While Jessica’s family is saddened to see her go, they take solace in the fact that she is at peace now, and will remember her strength and vigor as they say goodbye.
“She was so strong, what she’s been through, what I witnessed throughout the two and a half years, was a big burden to bear,” Laliberté said.
“She’s a symbol of strength. She’s my hero.”
Her cousins say they were inspired by her.
“She had quite a battle through her whole life,” Lynette Miller said. “It wasn’t easy.
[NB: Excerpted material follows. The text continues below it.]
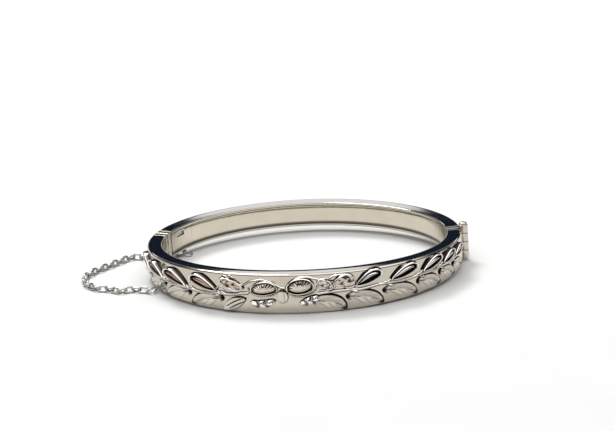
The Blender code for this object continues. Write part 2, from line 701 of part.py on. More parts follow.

It was never easy for her.
“She taught me a lot… about courage, empathy,” Miller added. “She was a spark plug, but she was never scared and I want people to know that — she was never scared of this moment.”
Miller said Jessica helped the rest of her family prepare for this moment.
“That was always her biggest concern: how everybody else was feeling and take care of everybody else and never worrying about what she was going through, just how everybody else coping and dealing with things,” cousin Katie Diggens said.